In the fourth, Orlando Arcia drew a one-out wak, moved to third on a Michael Harris II single, and scored on Ronald Acuña Jr.’s sacrifice fly. In the fifth, Murphy smashed a leadoff double into the left-field corner and later scored on a barreled out by Ozuna that went for a sac fly. That seventh run came on the first batter faced by Matt Carasiti, who relieved Freeland after 4 1⁄ 3 disastrous (1/3 K/BB ratio, woof) innings. The Braves tacked their eighth and final run on when Matt Olson demolished a Pierce Johnson pitch into the Atlanta night:

Probably the funniest thing about that Olson homer is that it came after Johnson blew away both Austin Riley and Murphy on three pitches each.

The pitching slate probably had more intrigue for the Braves in this game, and the Smith-Shawver/Tonkin combo was more than enough. Smith-Shawver gave up the aforementioned dinger to Diaz, and then yielded another solo shot to Ezequiel Tovar to start the fourth. There was a brief moment where it seemed like things would unravel for Smith-Shawver: he walked the nine hitter with one out in the fifth to begin the dreaded third time through, and then gave up an RBI single to Tovar to make it a 6-3 game. Ryan McMahon then lashed a solid single into center, which brought up Diaz as the tying run. As Braves fans, we all probably saw flashes of the dreadful obvious — a game-tying homer by a guy who already had one, coming up for the third time... but Smith-Shawver buckled down and expressed the sentiment of “Not today, 3TTO Satan” with his pitching. Diaz missed a hanging curve on 1-0 (his homer came on an 0-2 hanging slider), fouled off a down-the-pipe fastball on 1-1, got Diaz to chase and barely get a piece of an inside curve on 3-2, and then finally put him away with a changeup of all things. That was the best chance the Rockies had to even the game, but Smith-Shawver prevailed.

Smith-Shawver’s changeup, by the way? Deeeelicious in this one: he threw it eight times, got six swings, and elicited six, count ‘em, six whiffs. He kinda-sorta upped his curveball usage (20 percent in this one) and got whiffs on 40 percent of swings on it, which paired well with a similar whiff rate on the slider. He might still be a bit too fastball-heavy because he feels like he can’t throw the slider for strikes, but he actually can, so that’ll be an interesting evolution to watch going forward.

Despite the fifth-inning drama, and largely owing to coming off a doubleheader, the Braves elected to have Smith-Shawver start the sixth, and he did fine, striking out Nolan Jones and then ending his night with an easy groundout to short.
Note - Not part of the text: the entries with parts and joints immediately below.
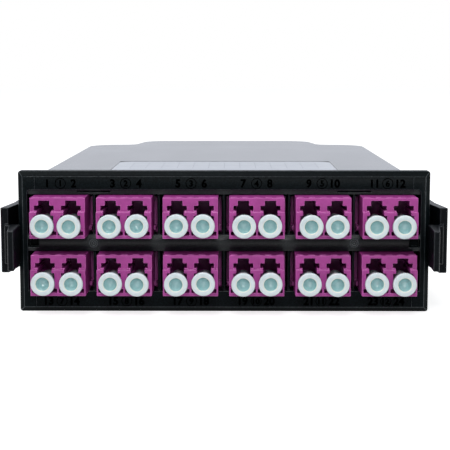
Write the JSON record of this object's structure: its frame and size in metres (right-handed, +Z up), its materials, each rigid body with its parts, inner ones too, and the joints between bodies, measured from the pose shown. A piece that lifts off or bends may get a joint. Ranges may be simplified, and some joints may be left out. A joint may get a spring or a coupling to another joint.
{
  "type": "fibre cassette",
  "caption": "Flat fibre breakout cassette with two rows of duplex ports in front, dust caps, squeeze latches and rear trunk connectors.",
  "frame": {"origin": "on the ground under the middle of the whole part", "axes": "+Z up, +X to the right seen from the front, +Y towards the rear connectors; the ports face -Y"},
  "size_m": [0.1054, 0.152, 0.0336],
  "materials": {
    "black_plastic": "satin moulded",
    "latch_plastic": "satin moulded",
    "violet_plastic": "smooth moulded",
    "cap_plastic": "soft translucent",
    "label_film": "matt film",
    "plug_plastic": "smooth moulded",
    "connector_plastic": "smooth moulded",
    "rear_cap_plastic": "smooth moulded"
  },
  "bodies": {
    "cassette": {"faceplate": "black_plastic", "housing_base": "black_plastic", "housing_cover": "black_plastic", "label": "label_film", "lc_adapter_01": "violet_plastic", "lc_adapter_02": "violet_plastic", "lc_adapter_03": "violet_plastic", "lc_adapter_04": "violet_plastic", "lc_adapter_05": "violet_plastic", "lc_adapter_06": "violet_plastic", "lc_adapter_07": "violet_plastic", "lc_adapter_08": "violet_plastic", "lc_adapter_09": "violet_plastic", "lc_adapter_10": "violet_plastic", "lc_adapter_11": "violet_plastic", "lc_adapter_12": "violet_plastic", "mpo_adapter_1": "connector_plastic", "mpo_adapter_2": "connector_plastic", "mpo_plug_1": "connector_plastic", "mpo_plug_2": "connector_plastic", "lc_plugs": "plug_plastic"},
    "latch_left": {"latch_left": "latch_plastic"},
    "latch_right": {"latch_right": "latch_plastic"},
    "dust_cap_01": {"dust_cap_01": "cap_plastic"},
    "dust_cap_02": {"dust_cap_02": "cap_plastic"},
    "dust_cap_03": {"dust_cap_03": "cap_plastic"},
    "dust_cap_04": {"dust_cap_04": "cap_plastic"},
    "dust_cap_05": {"dust_cap_05": "cap_plastic"},
    "dust_cap_06": {"dust_cap_06": "cap_plastic"},
    "dust_cap_07": {"dust_cap_07": "cap_plastic"},
    "dust_cap_08": {"dust_cap_08": "cap_plastic"},
    "dust_cap_09": {"dust_cap_09": "cap_plastic"},
    "dust_cap_10": {"dust_cap_10": "cap_plastic"},
    "dust_cap_11": {"dust_cap_11": "cap_plastic"},
    "dust_cap_12": {"dust_cap_12": "cap_plastic"},
    "dust_cap_13": {"dust_cap_13": "cap_plastic"},
    "dust_cap_14": {"dust_cap_14": "cap_plastic"},
    "dust_cap_15": {"dust_cap_15": "cap_plastic"},
    "dust_cap_16": {"dust_cap_16": "cap_plastic"},
    "dust_cap_17": {"dust_cap_17": "cap_plastic"},
    "dust_cap_18": {"dust_cap_18": "cap_plastic"},
    "dust_cap_19": {"dust_cap_19": "cap_plastic"},
    "dust_cap_20": {"dust_cap_20": "cap_plastic"},
    "dust_cap_21": {"dust_cap_21": "cap_plastic"},
    "dust_cap_22": {"dust_cap_22": "cap_plastic"},
    "dust_cap_23": {"dust_cap_23": "cap_plastic"},
    "dust_cap_24": {"dust_cap_24": "cap_plastic"},
    "mpo_cap_1": {"mpo_cap_1": "rear_cap_plastic"},
    "mpo_cap_2": {"mpo_cap_2": "rear_cap_plastic"}
  },
  "joints": [
    {"name": "latch_left_squeeze", "type": "hinge", "parent": "cassette", "child": "latch_left", "pos_m": [-0.04995, -0.02855, 0.01725], "axis": [0, 0, 1], "range_deg": [0, 2.6], "stiffness_Nm_per_rad": 1},
    {"name": "latch_right_squeeze", "type": "hinge", "parent": "cassette", "child": "latch_right", "pos_m": [0.04995, -0.02855, 0.01725], "axis": [0, 0, -1], "range_deg": [0, 2.6], "stiffness_Nm_per_rad": 1},
    {"name": "dust_cap_01_pull", "type": "slide", "parent": "cassette", "child": "dust_cap_01", "axis": [0, -1, 0], "range_m": [0, 0.02]},
    {"name": "dust_cap_02_pull", "type": "slide", "parent": "cassette", "child": "dust_cap_02", "axis": [0, -1, 0], "range_m": [0, 0.02]},
    {"name": "dust_cap_03_pull", "type": "slide", "parent": "cassette", "child": "dust_cap_03", "axis": [0, -1, 0], "range_m": [0, 0.02]},
    {"name": "dust_cap_04_pull", "type": "slide", "parent": "cassette", "child": "dust_cap_04", "axis": [0, -1, 0], "range_m": [0, 0.02]},
    {"name": "dust_cap_05_pull", "type": "slide", "parent": "cassette", "child": "dust_cap_05", "axis": [0, -1, 0], "range_m": [0, 0.02]},
    {"name": "dust_cap_06_pull", "type": "slide", "parent": "cassette", "child": "dust_cap_06", "axis": [0, -1, 0], "range_m": [0, 0.02]},
    {"name": "dust_cap_07_pull", "type": "slide", "parent": "cassette", "child": "dust_cap_07", "axis": [0, -1, 0], "range_m": [0, 0.02]},
    {"name": "dust_cap_08_pull", "type": "slide", "parent": "cassette", "child": "dust_cap_08", "axis": [0, -1, 0], "range_m": [0, 0.02]},
    {"name": "dust_cap_09_pull", "type": "slide", "parent": "cassette", "child": "dust_cap_09", "axis": [0, -1, 0], "range_m": [0, 0.02]},
    {"name": "dust_cap_10_pull", "type": "slide", "parent": "cassette", "child": "dust_cap_10", "axis": [0, -1, 0], "range_m": [0, 0.02]},
    {"name": "dust_cap_11_pull", "type": "slide", "parent": "cassette", "child": "dust_cap_11", "axis": [0, -1, 0], "range_m": [0, 0.02]},
    {"name": "dust_cap_12_pull", "type": "slide", "parent": "cassette", "child": "dust_cap_12", "axis": [0, -1, 0], "range_m": [0, 0.02]},
    {"name": "dust_cap_13_pull", "type": "slide", "parent": "cassette", "child": "dust_cap_13", "axis": [0, -1, 0], "range_m": [0, 0.02]},
    {"name": "dust_cap_14_pull", "type": "slide", "parent": "cassette", "child": "dust_cap_14", "axis": [0, -1, 0], "range_m": [0, 0.02]},
    {"name": "dust_cap_15_pull", "type": "slide", "parent": "cassette", "child": "dust_cap_15", "axis": [0, -1, 0], "range_m": [0, 0.02]},
    {"name": "dust_cap_16_pull", "type": "slide", "parent": "cassette", "child": "dust_cap_16", "axis": [0, -1, 0], "range_m": [0, 0.02]},
    {"name": "dust_cap_17_pull", "type": "slide", "parent": "cassette", "child": "dust_cap_17", "axis": [0, -1, 0], "range_m": [0, 0.02]},
    {"name": "dust_cap_18_pull", "type": "slide", "parent": "cassette", "child": "dust_cap_18", "axis": [0, -1, 0], "range_m": [0, 0.02]},
    {"name": "dust_cap_19_pull", "type": "slide", "parent": "cassette", "child": "dust_cap_19", "axis": [0, -1, 0], "range_m": [0, 0.02]},
    {"name": "dust_cap_20_pull", "type": "slide", "parent": "cassette", "child": "dust_cap_20", "axis": [0, -1, 0], "range_m": [0, 0.02]},
    {"name": "dust_cap_21_pull", "type": "slide", "parent": "cassette", "child": "dust_cap_21", "axis": [0, -1, 0], "range_m": [0, 0.02]},
    {"name": "dust_cap_22_pull", "type": "slide", "parent": "cassette", "child": "dust_cap_22", "axis": [0, -1, 0], "range_m": [0, 0.02]},
    {"name": "dust_cap_23_pull", "type": "slide", "parent": "cassette", "child": "dust_cap_23", "axis": [0, -1, 0], "range_m": [0, 0.02]},
    {"name": "dust_cap_24_pull", "type": "slide", "parent": "cassette", "child": "dust_cap_24", "axis": [0, -1, 0], "range_m": [0, 0.02]},
    {"name": "mpo_cap_1_pull", "type": "slide", "parent": "cassette", "child": "mpo_cap_1", "axis": [0, 1, 0], "range_m": [0, 0.02]},
    {"name": "mpo_cap_2_pull", "type": "slide", "parent": "cassette", "child": "mpo_cap_2", "axis": [0, 1, 0], "range_m": [0, 0.02]}
  ]
}
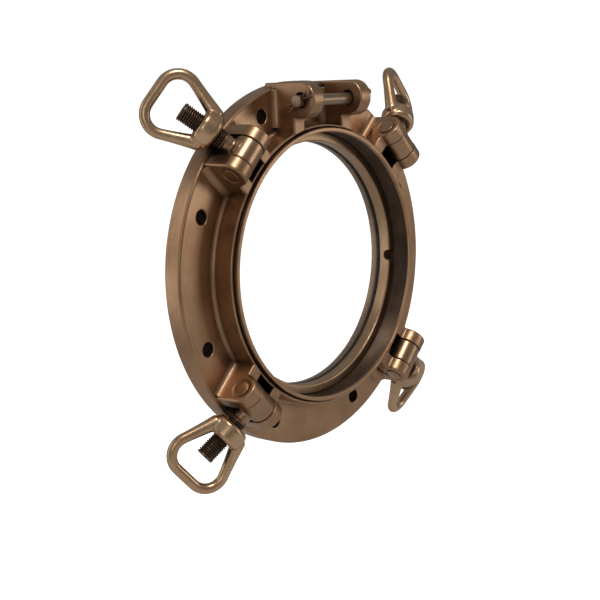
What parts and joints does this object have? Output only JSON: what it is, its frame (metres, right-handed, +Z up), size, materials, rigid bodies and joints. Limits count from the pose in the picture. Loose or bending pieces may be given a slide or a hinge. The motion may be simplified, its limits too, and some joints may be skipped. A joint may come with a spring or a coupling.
{
  "type": "porthole frame",
  "caption": "Round bronze ship's window frame with a screwed-in pane, swing bolts with loop nuts, and hinge lugs for an opening sash.",
  "frame": {"origin": "centre of the flange's back face, in the middle of the screw circle", "axes": "+Z up towards the hinge, +Y into the wall along the window's axis, +X to the right seen from the front"},
  "size_m": [0.3953, 0.0892, 0.3998],
  "materials": {
    "cast_bronze": "antique bronze, satin, brushed",
    "turned_bronze": "antique bronze, turned",
    "nut_bronze": "antique bronze, polished by hand",
    "bolt_bronze": "dark bronze, threaded",
    "pin_bronze": "dark bronze, satin",
    "cotter_wire": "dark wire",
    "glass": "clear float glass",
    "rubber": "black glazing rubber"
  },
  "bodies": {
    "frame": {"main_frame": "cast_bronze", "glass_pane": "glass", "glazing_gasket": "rubber", "retaining_ring": "turned_bronze", "pivot_pin_upper_right": "pin_bronze", "pivot_pin_upper_left": "pin_bronze", "pivot_pin_lower_left": "pin_bronze", "pivot_pin_lower_right": "pin_bronze"},
    "bolt_upper_right": {"swing_bolt_upper_right": "bolt_bronze"},
    "nut_upper_right": {"loop_nut_upper_right": "nut_bronze"},
    "bolt_upper_left": {"swing_bolt_upper_left": "bolt_bronze"},
    "nut_upper_left": {"loop_nut_upper_left": "nut_bronze"},
    "bolt_lower_left": {"swing_bolt_lower_left": "bolt_bronze"},
    "nut_lower_left": {"loop_nut_lower_left": "nut_bronze"},
    "bolt_lower_right": {"swing_bolt_lower_right": "bolt_bronze"},
    "nut_lower_right": {"loop_nut_lower_right": "nut_bronze"},
    "hinge_pin": {"hinge_pin": "pin_bronze", "hinge_cotter_left": "cotter_wire", "hinge_cotter_right": "cotter_wire"}
  },
  "joints": [
    {"name": "swing_upper_right", "type": "hinge", "parent": "frame", "child": "bolt_upper_right", "pos_m": [0.11883, -0.044, 0.11375], "axis": [0.6915, 0, -0.7224], "range_deg": [-0.5, 166.5]},
    {"name": "nut_turn_upper_right", "type": "hinge", "parent": "bolt_upper_right", "child": "nut_upper_right", "pos_m": [0.11883, -0.044, 0.11375], "axis": [0.6465, 0.4462, 0.6189], "continuous": true},
    {"name": "swing_upper_left", "type": "hinge", "parent": "frame", "child": "bolt_upper_left", "pos_m": [-0.1153, -0.044, 0.11733], "axis": [0.7133, 0, 0.7009], "range_deg": [-0.5, 171.5]},
    {"name": "nut_turn_upper_left", "type": "hinge", "parent": "bolt_upper_left", "child": "nut_upper_left", "pos_m": [-0.1153, -0.044, 0.11733], "axis": [-0.5976, 0.5225, 0.6081], "continuous": true},
    {"name": "swing_lower_left", "type": "hinge", "parent": "frame", "child": "bolt_lower_left", "pos_m": [-0.1153, -0.044, -0.11733], "axis": [-0.7133, 0, 0.7009], "range_deg": [-4.5, 162.5]},
    {"name": "nut_turn_lower_left", "type": "hinge", "parent": "bolt_lower_left", "child": "nut_lower_left", "pos_m": [-0.1153, -0.044, -0.11733], "axis": [-0.6476, 0.3827, -0.659], "continuous": true},
    {"name": "swing_lower_right", "type": "hinge", "parent": "frame", "child": "bolt_lower_right", "pos_m": [0.11883, -0.044, -0.11375], "axis": [-0.6915, 0, -0.7224], "range_deg": [-2, 166]},
    {"name": "nut_turn_lower_right", "type": "hinge", "parent": "bolt_lower_right", "child": "nut_lower_right", "pos_m": [0.11883, -0.044, -0.11375], "axis": [0.6493, 0.4384, -0.6215], "continuous": true},
    {"name": "hinge_pin_turn", "type": "hinge", "parent": "frame", "child": "hinge_pin", "pos_m": [0, -0.053, 0.16365], "axis": [1, 0, 0], "continuous": true}
  ]
}
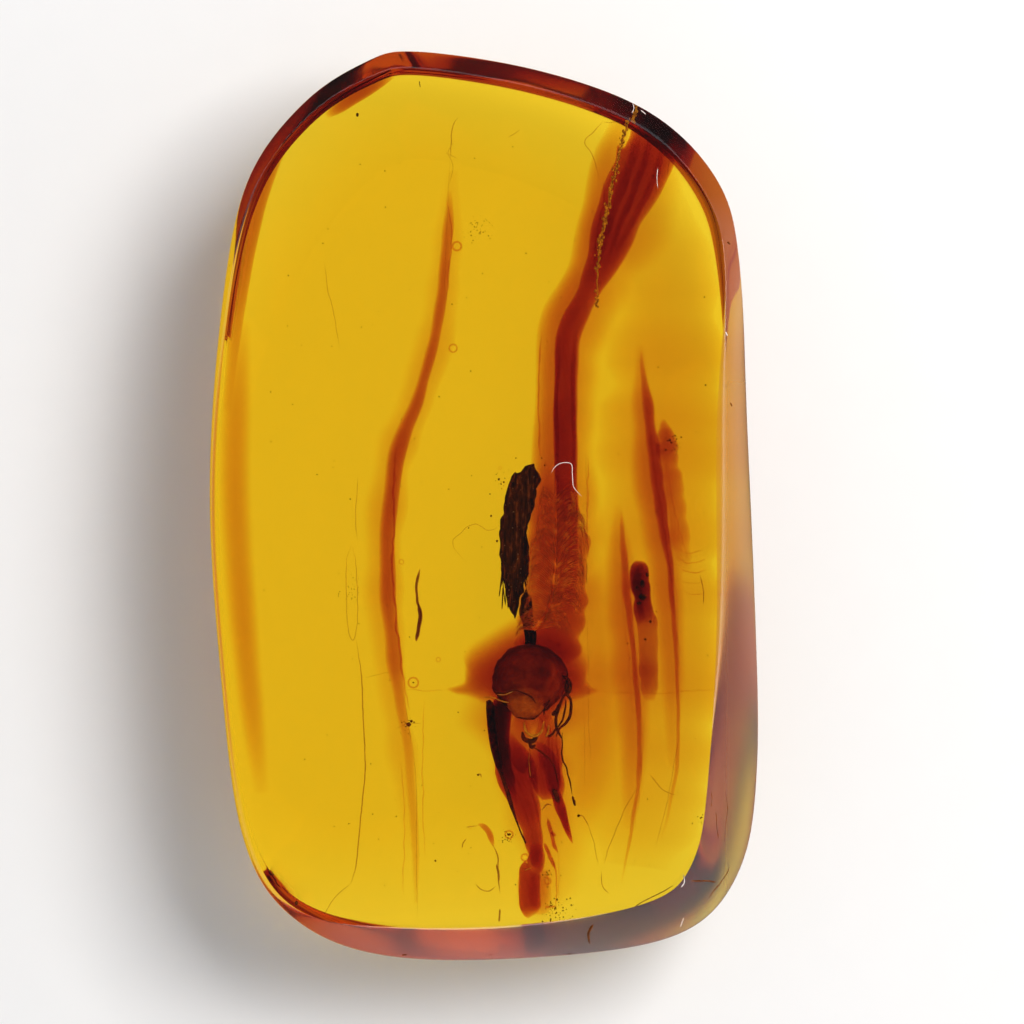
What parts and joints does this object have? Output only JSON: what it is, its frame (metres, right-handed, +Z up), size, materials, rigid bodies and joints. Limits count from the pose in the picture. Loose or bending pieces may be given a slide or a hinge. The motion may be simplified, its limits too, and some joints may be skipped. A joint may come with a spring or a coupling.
{
  "type": "insect in amber",
  "caption": "Polished oblong piece of clear honey-coloured amber with an insect, a feather and bits of bark and leaf sealed inside, lying on its flat back.",
  "frame": {"origin": "centre of the bounding box at the flat back that the piece lies on", "axes": "+Y along the length, +X across the width, +Z up through the thickness, out of the flat face that shows the insect"},
  "size_m": [0.0242, 0.04, 0.01],
  "materials": {
    "amber": "polished",
    "chitin": "satin",
    "down": "matte",
    "bark": "matte",
    "leaf": "matte"
  },
  "bodies": {
    "root": {"amber_lower": "amber", "amber_upper": "amber", "insect": "chitin", "feather": "down", "bark_flake": "bark", "leaf_chip": "leaf"}
  },
  "joints": []
}
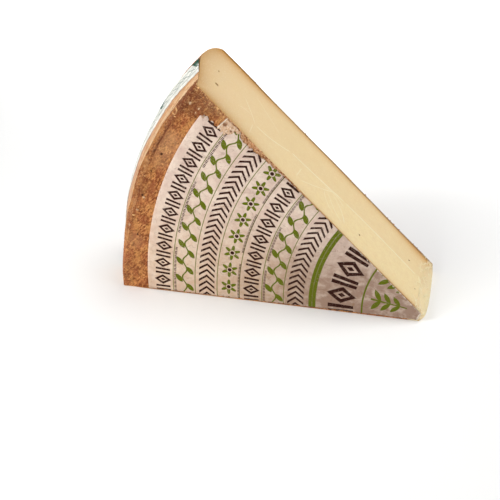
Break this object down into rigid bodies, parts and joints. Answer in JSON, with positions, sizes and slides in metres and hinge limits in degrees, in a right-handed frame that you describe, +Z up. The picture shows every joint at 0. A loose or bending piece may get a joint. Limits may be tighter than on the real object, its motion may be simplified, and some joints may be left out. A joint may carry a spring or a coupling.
{
  "type": "hard mountain cheese wedge",
  "caption": "Tall wedge of firm pale cheese with a grainy brown rind, cut from a flat wheel and standing on its cut, with a paper label on its face and a paper band round its heel.",
  "frame": {"origin": "middle of the outline seen from above, on the plane of the lower cut that the wedge stands on", "axes": "+X from the heel to the tip, +Y from the labelled face to the bare face, +Z up from the lower cut"},
  "size_m": [0.309, 0.0912, 0.2254],
  "materials": {
    "cheese_paste": "smooth cut cheese, pale straw, a little waxy",
    "cheese_rind": "dry grainy brown rind",
    "label_paper": "matt greyish pink paper, slightly wrinkled",
    "band_paper": "matt pale grey paper",
    "print_green": "leaf green print on paper",
    "print_brown": "dark brown print on paper"
  },
  "bodies": {
    "root": {"cheese_wedge": "cheese_paste", "face_label": "label_paper", "side_band": "band_paper"}
  },
  "joints": []
}
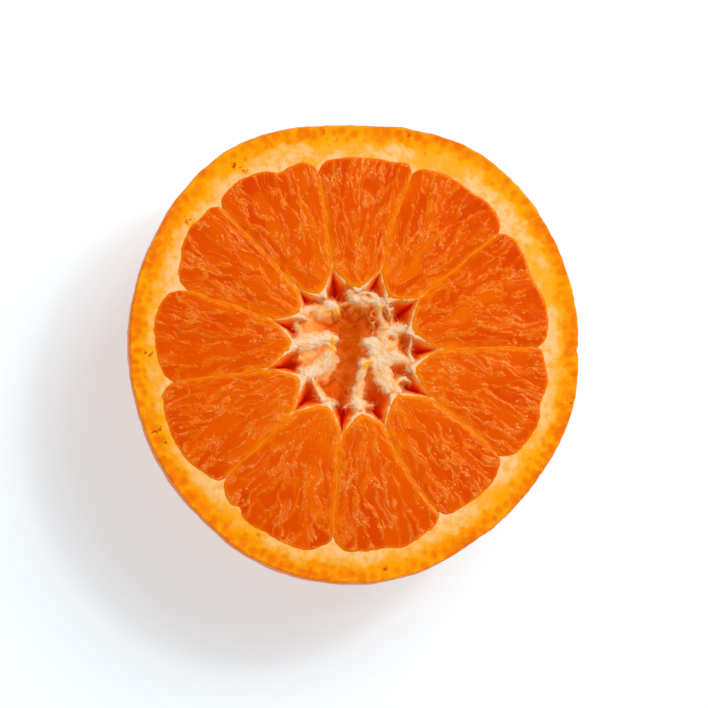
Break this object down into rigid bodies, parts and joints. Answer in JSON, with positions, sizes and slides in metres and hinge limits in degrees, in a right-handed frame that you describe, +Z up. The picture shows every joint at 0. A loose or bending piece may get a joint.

His final line ended up being a mixed bag — two homers bad, 6/1 K/BB ratio good — but he really didn’t get hit all that hard aside from the homers and showed a lot more to build on than his first-ever start. I gotta stop before I rave about the changeup again.

Speaking of raving, though: Michael Tonkin! The only guy in the bullpen to not see time during the doubleheader, aside from the just-called-up Ben Heller, Tonkin absolutely crushed it in this one. After some sort of issue that saw him start the game with a walk and throw balls in six of his first seven offerings, he then devoured Elehuris Montero’s soul with two nasty sliders, and then just straight rolled. He had two strikeouts in a perfect seventh, another with two groundouts in a perfect eighth, and then collected two more in the ninth, including one to end the game. My friends, we’re talking a 6/1 K/BB ratio in 3 1⁄ 3 innings of work. finally an even sinker-slider mix, and whiffs on half the swings batters took against him. Look, the Rockies are not a good offensive team by any stretch, they’re quite putrid, but still, have some mercy, Mr. Tonkin. Way to take a potential predicament and turn it into sheer awesomeness.

Anyway, this one was all Braves. Ozzie Albies and Sean Murphy each had three hits. The Braves got outhomered 2-1, but still out-barreled the Rockies, 3-2. Riley even made multiple nice defensive plays on balls hit to his right down the line, including one that took a hit away the type of 50-50 grounder he tends to struggle with, and more importantly, wasn’t even planted on the line for either of them.

The series continues tomorrow and through the weekend.